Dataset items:
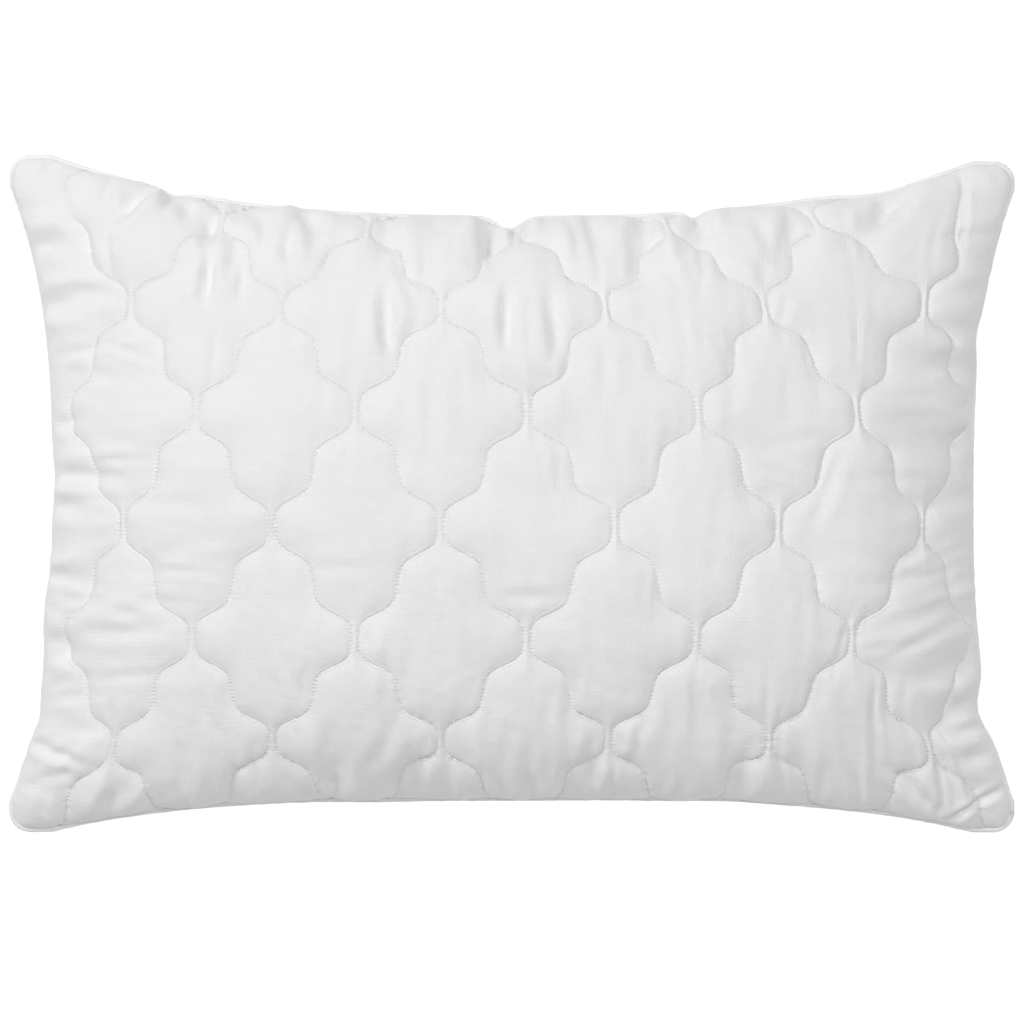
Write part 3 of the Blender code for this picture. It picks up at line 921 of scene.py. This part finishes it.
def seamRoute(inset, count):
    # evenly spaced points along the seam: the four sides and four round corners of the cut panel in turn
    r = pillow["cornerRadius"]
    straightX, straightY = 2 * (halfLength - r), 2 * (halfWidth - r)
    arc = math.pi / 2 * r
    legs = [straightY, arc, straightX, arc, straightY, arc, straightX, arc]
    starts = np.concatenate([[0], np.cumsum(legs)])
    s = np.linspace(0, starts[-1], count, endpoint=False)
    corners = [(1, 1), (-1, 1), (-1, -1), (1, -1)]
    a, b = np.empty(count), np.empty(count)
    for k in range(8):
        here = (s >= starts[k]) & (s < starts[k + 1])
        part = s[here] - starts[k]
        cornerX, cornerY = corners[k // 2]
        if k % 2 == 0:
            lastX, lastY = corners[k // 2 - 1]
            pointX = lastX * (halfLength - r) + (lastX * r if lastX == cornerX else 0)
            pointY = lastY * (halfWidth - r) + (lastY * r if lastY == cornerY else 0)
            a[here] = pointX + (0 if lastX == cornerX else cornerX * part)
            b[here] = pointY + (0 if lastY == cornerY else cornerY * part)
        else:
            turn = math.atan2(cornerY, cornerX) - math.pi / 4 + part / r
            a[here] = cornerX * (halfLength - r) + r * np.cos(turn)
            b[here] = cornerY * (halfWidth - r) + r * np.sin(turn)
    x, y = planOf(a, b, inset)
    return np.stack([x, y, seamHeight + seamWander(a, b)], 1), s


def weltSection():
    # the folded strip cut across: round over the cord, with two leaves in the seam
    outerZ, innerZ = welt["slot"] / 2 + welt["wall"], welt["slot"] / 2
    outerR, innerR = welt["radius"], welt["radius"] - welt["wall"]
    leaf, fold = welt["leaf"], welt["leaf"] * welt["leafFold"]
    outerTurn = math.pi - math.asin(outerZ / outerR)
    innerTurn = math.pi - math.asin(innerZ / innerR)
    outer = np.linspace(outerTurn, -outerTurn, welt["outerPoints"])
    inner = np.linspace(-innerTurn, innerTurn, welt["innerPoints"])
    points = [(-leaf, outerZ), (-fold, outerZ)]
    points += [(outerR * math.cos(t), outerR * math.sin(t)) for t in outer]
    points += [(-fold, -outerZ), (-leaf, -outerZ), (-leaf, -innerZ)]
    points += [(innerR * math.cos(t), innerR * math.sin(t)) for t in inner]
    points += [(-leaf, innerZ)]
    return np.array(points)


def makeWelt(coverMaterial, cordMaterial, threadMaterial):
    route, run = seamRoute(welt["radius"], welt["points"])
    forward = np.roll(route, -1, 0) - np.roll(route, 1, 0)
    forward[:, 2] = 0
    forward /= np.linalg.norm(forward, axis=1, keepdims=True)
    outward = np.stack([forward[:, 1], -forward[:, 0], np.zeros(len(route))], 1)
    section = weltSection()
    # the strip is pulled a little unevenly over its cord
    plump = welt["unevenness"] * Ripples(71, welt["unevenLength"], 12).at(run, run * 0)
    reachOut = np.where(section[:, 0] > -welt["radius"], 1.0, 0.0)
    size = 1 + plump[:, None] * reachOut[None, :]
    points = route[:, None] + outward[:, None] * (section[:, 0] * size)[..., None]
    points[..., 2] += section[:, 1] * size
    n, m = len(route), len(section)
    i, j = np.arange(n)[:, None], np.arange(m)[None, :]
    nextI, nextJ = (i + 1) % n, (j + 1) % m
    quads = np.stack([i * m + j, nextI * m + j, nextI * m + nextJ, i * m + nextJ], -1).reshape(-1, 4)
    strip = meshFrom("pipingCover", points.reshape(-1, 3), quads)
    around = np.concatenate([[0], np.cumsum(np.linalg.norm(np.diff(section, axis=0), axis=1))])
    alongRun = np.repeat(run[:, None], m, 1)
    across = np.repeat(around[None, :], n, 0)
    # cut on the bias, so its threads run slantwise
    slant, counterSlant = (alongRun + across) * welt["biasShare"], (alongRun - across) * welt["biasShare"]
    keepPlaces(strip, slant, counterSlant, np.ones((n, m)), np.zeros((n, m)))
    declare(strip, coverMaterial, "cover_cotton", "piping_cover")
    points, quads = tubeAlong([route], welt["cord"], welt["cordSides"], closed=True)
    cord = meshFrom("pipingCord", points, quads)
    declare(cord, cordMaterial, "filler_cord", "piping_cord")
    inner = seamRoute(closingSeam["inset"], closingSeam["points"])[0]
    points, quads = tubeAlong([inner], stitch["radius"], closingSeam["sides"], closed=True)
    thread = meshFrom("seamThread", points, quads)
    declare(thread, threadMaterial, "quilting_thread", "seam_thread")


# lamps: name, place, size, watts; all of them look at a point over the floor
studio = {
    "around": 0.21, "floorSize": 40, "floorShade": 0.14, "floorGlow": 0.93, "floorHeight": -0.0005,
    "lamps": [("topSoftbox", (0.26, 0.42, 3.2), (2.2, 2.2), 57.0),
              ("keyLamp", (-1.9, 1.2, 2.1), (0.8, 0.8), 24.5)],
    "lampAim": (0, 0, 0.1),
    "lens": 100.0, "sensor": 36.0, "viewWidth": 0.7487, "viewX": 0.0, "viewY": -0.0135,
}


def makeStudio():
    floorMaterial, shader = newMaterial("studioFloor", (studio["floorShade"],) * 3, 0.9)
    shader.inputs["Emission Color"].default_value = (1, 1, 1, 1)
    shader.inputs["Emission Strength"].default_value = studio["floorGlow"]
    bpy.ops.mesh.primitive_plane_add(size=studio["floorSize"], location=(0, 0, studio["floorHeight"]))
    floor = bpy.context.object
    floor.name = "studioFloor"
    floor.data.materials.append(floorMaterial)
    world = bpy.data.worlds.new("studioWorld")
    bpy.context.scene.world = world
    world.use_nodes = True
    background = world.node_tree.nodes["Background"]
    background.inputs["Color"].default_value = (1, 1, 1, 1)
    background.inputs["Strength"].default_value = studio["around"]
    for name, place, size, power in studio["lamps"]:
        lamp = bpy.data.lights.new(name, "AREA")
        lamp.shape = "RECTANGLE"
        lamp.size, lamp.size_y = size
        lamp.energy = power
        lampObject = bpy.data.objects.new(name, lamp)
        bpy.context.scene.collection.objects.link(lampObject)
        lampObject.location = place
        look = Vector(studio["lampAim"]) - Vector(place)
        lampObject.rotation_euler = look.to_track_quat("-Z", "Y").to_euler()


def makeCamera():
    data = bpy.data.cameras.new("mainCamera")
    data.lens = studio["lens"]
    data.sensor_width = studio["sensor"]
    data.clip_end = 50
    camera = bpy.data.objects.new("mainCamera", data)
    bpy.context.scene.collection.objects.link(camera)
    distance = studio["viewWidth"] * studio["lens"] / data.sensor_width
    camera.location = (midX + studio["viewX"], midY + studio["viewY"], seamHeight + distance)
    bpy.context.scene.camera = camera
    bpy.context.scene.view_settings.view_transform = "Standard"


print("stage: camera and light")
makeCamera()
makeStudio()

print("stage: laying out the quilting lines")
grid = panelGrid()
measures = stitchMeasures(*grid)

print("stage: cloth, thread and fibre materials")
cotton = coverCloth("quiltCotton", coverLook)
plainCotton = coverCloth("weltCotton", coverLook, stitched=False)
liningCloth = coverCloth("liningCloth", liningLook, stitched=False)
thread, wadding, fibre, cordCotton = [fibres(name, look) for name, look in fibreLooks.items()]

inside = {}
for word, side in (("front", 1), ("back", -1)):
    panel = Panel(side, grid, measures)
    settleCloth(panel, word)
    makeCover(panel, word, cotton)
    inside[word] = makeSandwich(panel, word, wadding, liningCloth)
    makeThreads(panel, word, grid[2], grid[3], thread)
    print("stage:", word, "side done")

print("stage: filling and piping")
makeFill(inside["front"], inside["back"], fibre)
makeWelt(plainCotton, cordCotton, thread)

* * *

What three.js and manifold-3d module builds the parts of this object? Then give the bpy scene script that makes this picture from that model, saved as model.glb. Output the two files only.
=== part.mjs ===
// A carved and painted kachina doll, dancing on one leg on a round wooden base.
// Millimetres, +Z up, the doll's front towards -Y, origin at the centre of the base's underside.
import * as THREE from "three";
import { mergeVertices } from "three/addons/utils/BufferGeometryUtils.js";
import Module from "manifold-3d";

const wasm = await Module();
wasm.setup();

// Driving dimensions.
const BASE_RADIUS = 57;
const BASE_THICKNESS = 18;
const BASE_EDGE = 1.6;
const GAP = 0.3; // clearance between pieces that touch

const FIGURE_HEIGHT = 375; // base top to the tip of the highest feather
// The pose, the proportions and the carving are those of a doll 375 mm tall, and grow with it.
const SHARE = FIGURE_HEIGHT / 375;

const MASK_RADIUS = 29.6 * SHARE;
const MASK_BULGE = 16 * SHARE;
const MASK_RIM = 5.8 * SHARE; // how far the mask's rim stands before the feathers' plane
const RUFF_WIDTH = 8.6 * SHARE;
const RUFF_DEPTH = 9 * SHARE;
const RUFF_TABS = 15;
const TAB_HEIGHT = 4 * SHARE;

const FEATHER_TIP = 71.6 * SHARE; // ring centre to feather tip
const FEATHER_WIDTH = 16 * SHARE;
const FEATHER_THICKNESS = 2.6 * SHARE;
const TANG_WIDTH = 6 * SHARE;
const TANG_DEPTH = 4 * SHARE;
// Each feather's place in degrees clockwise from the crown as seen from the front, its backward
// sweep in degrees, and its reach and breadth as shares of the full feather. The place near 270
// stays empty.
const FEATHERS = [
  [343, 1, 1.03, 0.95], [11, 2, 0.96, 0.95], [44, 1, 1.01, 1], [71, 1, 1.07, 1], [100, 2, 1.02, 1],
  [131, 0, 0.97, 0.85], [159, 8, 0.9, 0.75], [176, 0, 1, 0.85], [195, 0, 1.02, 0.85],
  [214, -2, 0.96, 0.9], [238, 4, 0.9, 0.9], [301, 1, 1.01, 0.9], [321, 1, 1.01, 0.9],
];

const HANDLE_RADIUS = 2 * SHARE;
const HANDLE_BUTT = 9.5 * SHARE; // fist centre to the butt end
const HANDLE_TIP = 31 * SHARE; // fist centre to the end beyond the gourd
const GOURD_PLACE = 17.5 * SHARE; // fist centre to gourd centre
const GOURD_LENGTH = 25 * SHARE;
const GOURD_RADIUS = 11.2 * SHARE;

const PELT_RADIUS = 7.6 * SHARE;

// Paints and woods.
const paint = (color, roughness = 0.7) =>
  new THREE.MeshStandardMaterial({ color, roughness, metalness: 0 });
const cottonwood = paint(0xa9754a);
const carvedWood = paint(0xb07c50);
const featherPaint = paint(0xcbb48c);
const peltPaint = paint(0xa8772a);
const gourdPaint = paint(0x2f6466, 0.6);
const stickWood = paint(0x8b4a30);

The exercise
From the data, list each line in which the string "that" appears.

Solution to the exercise
What three.js and manifold-3d module builds the parts of this object? Then give the bpy scene script that makes this picture from that model, saved as model.glb. Output the two files only.
const GAP = 0.3; // clearance between pieces that touch